Directions:
Set down exactly, please, each line from the one containing "and the base" through the one containing "for corner in", both lines included, and no other line.
|---|
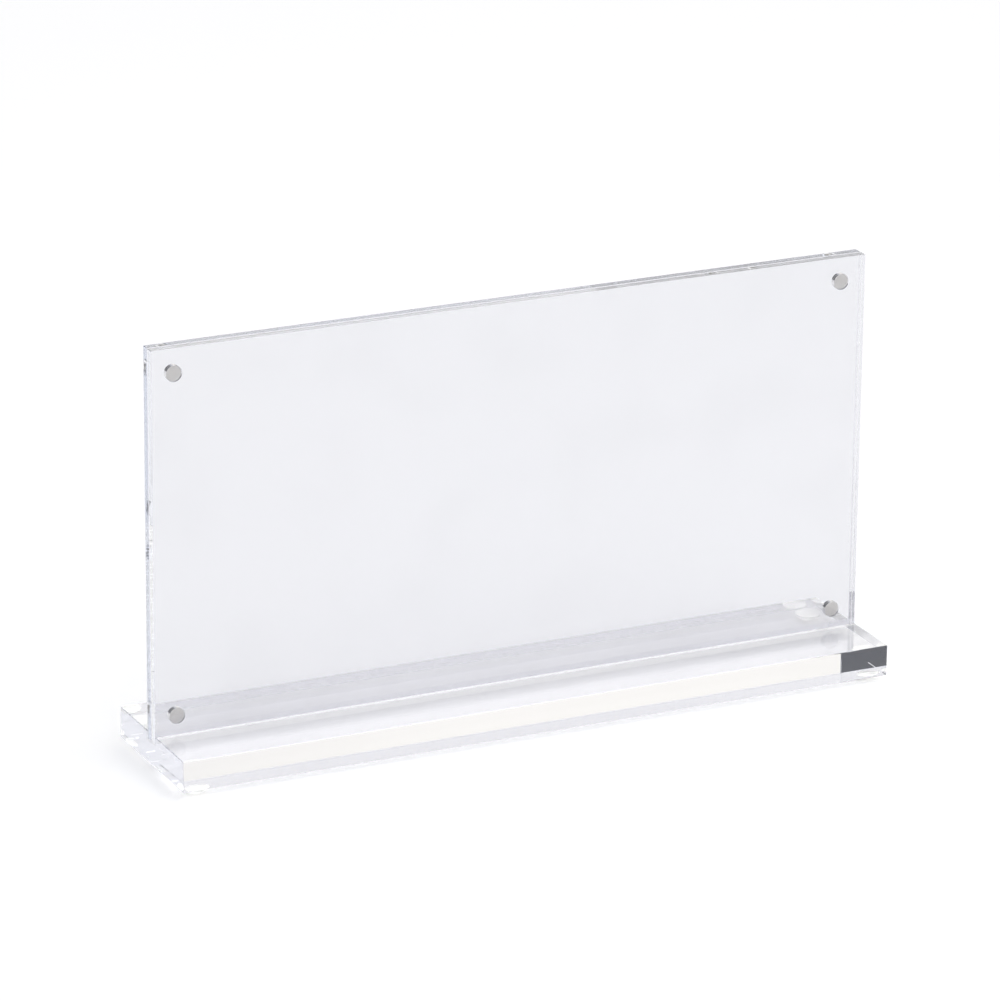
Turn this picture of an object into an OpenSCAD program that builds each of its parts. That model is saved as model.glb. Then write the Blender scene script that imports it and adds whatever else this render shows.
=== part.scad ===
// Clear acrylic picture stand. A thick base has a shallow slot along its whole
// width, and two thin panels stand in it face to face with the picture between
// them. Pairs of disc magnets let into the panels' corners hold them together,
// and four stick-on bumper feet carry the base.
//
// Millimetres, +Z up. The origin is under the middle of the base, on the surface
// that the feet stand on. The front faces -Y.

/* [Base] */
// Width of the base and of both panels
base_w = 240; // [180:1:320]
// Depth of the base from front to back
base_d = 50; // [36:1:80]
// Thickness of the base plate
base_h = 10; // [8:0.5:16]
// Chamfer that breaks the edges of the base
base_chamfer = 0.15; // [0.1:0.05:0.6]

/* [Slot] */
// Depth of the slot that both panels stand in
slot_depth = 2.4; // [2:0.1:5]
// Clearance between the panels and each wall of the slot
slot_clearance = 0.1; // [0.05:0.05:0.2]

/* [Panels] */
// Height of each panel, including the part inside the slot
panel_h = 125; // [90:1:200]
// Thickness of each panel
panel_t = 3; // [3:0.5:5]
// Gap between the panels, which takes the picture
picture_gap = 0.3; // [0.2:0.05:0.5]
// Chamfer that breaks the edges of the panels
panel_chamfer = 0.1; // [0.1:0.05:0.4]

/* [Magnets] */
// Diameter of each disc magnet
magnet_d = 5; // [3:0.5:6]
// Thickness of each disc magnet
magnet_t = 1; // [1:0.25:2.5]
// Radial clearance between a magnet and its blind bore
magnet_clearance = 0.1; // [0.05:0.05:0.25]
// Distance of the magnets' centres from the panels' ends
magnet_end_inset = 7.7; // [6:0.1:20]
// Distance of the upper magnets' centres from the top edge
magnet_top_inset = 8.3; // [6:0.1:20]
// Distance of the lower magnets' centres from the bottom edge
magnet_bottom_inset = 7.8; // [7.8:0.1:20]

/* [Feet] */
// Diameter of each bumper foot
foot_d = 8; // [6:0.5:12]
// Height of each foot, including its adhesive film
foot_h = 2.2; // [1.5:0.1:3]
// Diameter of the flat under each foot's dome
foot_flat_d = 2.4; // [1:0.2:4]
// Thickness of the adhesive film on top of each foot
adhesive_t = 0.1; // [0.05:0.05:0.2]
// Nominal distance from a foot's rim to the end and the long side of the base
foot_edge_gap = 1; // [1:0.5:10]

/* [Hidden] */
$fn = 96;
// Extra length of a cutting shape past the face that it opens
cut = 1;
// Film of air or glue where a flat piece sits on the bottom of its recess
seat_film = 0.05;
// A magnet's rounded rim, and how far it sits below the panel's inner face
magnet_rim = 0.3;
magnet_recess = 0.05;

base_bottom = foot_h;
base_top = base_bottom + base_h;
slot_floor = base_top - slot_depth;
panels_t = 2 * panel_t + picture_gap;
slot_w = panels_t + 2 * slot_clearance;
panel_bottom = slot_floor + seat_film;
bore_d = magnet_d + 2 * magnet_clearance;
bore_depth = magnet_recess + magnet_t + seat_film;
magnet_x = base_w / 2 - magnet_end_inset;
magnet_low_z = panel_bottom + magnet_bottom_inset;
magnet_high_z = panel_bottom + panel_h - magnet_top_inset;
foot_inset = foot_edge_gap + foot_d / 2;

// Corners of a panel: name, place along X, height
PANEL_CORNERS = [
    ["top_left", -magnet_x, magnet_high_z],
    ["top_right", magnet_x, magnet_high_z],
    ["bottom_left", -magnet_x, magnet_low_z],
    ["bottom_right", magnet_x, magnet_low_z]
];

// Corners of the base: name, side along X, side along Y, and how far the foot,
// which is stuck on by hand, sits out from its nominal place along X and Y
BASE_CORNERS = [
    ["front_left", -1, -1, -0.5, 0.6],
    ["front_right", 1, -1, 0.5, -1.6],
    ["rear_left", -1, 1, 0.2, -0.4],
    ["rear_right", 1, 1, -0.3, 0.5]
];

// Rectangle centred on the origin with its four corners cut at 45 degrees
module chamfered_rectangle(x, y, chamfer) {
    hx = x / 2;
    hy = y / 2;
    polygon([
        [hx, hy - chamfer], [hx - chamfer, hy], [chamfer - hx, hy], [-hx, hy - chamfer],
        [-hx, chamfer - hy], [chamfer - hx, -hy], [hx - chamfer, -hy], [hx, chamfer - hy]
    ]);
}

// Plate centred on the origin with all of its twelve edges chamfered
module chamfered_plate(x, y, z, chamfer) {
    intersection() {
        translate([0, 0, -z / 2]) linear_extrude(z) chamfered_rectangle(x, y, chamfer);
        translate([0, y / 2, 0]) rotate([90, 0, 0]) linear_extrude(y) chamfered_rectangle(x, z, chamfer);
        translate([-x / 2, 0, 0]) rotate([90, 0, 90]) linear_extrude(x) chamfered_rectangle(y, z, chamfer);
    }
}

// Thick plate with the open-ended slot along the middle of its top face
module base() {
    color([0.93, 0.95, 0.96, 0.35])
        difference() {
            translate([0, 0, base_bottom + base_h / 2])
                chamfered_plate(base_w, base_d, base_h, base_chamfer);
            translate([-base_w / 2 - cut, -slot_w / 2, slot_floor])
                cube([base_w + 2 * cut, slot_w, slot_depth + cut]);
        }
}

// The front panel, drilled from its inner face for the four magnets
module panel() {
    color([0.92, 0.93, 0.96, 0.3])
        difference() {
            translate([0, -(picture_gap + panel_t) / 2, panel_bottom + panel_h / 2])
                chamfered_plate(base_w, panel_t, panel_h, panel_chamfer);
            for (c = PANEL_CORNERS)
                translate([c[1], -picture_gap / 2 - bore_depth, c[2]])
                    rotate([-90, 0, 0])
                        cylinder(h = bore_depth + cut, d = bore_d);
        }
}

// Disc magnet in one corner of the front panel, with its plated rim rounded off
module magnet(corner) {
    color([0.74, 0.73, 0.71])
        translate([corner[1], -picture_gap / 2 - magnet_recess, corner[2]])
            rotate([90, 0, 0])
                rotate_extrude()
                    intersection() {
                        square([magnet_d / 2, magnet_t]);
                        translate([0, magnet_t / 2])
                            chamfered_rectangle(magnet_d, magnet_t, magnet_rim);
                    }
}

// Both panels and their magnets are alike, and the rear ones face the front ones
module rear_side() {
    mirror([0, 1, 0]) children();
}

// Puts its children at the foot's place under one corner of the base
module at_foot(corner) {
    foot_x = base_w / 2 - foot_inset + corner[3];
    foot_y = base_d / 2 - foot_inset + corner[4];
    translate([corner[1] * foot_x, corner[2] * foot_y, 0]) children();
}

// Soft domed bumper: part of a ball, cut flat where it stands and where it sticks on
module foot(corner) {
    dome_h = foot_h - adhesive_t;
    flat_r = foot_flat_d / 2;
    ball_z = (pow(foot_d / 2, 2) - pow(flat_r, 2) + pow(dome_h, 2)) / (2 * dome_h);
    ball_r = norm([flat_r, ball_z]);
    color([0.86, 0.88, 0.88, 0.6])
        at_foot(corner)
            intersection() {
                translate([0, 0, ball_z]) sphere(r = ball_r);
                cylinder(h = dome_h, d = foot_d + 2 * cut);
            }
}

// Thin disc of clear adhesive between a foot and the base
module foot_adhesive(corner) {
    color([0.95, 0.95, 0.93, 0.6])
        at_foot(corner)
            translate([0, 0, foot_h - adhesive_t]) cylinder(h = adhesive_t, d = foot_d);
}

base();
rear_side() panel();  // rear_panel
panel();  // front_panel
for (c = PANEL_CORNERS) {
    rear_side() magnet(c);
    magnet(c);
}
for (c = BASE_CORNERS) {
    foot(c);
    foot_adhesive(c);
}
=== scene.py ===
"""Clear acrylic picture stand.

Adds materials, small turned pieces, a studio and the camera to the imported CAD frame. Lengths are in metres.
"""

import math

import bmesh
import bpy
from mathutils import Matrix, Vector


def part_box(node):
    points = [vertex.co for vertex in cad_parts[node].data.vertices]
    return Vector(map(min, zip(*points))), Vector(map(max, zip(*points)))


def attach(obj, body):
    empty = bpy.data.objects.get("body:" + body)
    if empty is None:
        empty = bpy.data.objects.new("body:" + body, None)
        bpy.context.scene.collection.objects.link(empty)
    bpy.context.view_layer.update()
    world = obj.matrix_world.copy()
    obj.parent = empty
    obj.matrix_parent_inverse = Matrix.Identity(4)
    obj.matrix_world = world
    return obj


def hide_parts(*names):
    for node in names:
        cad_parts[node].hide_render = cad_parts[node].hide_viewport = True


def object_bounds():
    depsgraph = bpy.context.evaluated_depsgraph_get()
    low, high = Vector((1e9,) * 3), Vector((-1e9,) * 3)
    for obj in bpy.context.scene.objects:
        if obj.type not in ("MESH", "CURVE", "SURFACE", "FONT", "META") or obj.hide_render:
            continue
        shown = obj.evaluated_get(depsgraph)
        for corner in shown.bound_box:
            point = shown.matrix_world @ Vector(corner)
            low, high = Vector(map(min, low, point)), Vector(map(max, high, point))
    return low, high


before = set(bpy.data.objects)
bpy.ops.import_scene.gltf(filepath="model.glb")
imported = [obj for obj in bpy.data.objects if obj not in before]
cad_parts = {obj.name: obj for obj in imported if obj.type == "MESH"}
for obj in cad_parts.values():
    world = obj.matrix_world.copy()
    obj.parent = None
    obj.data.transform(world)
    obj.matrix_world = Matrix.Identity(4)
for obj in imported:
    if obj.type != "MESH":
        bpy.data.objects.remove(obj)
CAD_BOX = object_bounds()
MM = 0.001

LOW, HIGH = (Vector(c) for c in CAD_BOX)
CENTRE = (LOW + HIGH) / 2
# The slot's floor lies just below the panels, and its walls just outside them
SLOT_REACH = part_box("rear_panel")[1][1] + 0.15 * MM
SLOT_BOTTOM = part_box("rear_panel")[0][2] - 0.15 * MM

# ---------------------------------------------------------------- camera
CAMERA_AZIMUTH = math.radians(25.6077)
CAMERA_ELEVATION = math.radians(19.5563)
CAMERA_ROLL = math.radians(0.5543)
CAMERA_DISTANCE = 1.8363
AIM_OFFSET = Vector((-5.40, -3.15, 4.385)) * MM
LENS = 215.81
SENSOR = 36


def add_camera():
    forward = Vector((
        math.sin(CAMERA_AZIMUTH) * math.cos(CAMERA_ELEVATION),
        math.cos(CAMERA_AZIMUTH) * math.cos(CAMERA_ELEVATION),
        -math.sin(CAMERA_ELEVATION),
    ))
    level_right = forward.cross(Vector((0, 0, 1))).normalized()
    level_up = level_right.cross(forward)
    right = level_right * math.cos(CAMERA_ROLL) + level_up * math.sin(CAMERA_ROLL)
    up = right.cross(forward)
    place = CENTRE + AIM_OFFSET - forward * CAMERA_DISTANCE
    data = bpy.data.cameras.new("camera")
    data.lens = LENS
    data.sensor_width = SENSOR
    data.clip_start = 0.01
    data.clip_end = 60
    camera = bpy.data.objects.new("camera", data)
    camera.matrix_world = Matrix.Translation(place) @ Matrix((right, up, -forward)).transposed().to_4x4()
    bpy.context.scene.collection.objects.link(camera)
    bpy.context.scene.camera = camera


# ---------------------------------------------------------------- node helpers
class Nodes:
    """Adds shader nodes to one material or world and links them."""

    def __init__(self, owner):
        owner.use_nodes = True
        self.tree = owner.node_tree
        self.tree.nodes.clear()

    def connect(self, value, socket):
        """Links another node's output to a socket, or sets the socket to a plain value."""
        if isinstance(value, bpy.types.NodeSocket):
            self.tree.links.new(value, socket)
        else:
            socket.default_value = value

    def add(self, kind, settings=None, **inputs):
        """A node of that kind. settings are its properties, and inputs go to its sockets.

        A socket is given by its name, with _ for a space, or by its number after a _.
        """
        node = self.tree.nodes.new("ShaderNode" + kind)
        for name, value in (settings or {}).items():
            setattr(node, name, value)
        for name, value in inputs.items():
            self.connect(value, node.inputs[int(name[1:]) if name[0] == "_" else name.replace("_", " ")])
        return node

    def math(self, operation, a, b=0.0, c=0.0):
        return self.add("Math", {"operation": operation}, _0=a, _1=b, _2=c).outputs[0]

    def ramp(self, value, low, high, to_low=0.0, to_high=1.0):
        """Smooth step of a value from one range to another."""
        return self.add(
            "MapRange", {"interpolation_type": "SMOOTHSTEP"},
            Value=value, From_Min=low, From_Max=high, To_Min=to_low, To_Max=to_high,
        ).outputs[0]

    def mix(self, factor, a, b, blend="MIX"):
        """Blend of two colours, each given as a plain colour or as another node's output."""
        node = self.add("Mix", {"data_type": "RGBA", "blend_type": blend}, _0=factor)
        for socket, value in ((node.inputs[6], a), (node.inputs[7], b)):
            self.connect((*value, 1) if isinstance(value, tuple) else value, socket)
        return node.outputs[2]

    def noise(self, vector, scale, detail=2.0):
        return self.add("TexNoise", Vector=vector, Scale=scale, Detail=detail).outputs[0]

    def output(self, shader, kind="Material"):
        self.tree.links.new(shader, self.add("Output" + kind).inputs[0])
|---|
The response:
// Thin disc of clear adhesive between a foot and the base
module foot_adhesive(corner) {
    color([0.95, 0.95, 0.93, 0.6])
        at_foot(corner)
            translate([0, 0, foot_h - adhesive_t]) cylinder(h = adhesive_t, d = foot_d);
}

base();
rear_side() panel();  // rear_panel
panel();  // front_panel
for (c = PANEL_CORNERS) {
    rear_side() magnet(c);
    magnet(c);
}
for (c = BASE_CORNERS) {
    foot(c);
    foot_adhesive(c);
}
=== scene.py ===
"""Clear acrylic picture stand.

Adds materials, small turned pieces, a studio and the camera to the imported CAD frame. Lengths are in metres.
"""

import math

import bmesh
import bpy
from mathutils import Matrix, Vector


def part_box(node):
    points = [vertex.co for vertex in cad_parts[node].data.vertices]
    return Vector(map(min, zip(*points))), Vector(map(max, zip(*points)))


def attach(obj, body):
    empty = bpy.data.objects.get("body:" + body)
    if empty is None:
        empty = bpy.data.objects.new("body:" + body, None)
        bpy.context.scene.collection.objects.link(empty)
    bpy.context.view_layer.update()
    world = obj.matrix_world.copy()
    obj.parent = empty
    obj.matrix_parent_inverse = Matrix.Identity(4)
    obj.matrix_world = world
    return obj


def hide_parts(*names):
    for node in names:
        cad_parts[node].hide_render = cad_parts[node].hide_viewport = True


def object_bounds():
    depsgraph = bpy.context.evaluated_depsgraph_get()
    low, high = Vector((1e9,) * 3), Vector((-1e9,) * 3)
    for obj in bpy.context.scene.objects:
        if obj.type not in ("MESH", "CURVE", "SURFACE", "FONT", "META") or obj.hide_render:
            continue
        shown = obj.evaluated_get(depsgraph)
        for corner in shown.bound_box:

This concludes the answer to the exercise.